Matthew J. Flynn, Ph.D., serves as Professor of War Studies at Marine Corps University in Quantico, Virginia. He specializes in the evolution of warfare and has written on cyber warfare, preemptive war, emerging revolutionary regions, and the military context of US expansion west.

DOI

https://doi.org/10.5038/1944-0472.16.4.2128

Subject Area Keywords

Asymmetric warfare, Cybersecurity, Global trends and risks, Hegemony, History, Information operations, International relations, Irregular warfare, National power, Political violence, Social movements, War studies

Abstract

“Cyber Rollback” presents a portion of the effort of civilians to seize a warzone in cyberspace and make it free of violence even when facing the risk of violence.
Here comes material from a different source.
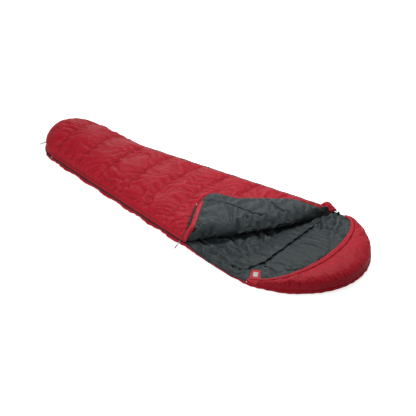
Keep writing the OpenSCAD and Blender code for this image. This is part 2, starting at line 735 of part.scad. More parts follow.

That need stems from governments seeking to control or restrict online connectivity. In the continued civilian push back in the face of state oppression, lofty sensibilities of the right of expression online meet the reality of the consequence of such a mandate, the prospect of violence surfacing as an outgrowth of online freedoms clashing with the physical consequences of such activism. In setting cyber events that surface in Ukraine, Africa, China, and in the United States alongside the Cold War parallel of rollback, the ability of technology to create a new space subsuming war tests the permanence of war as a measure of violence.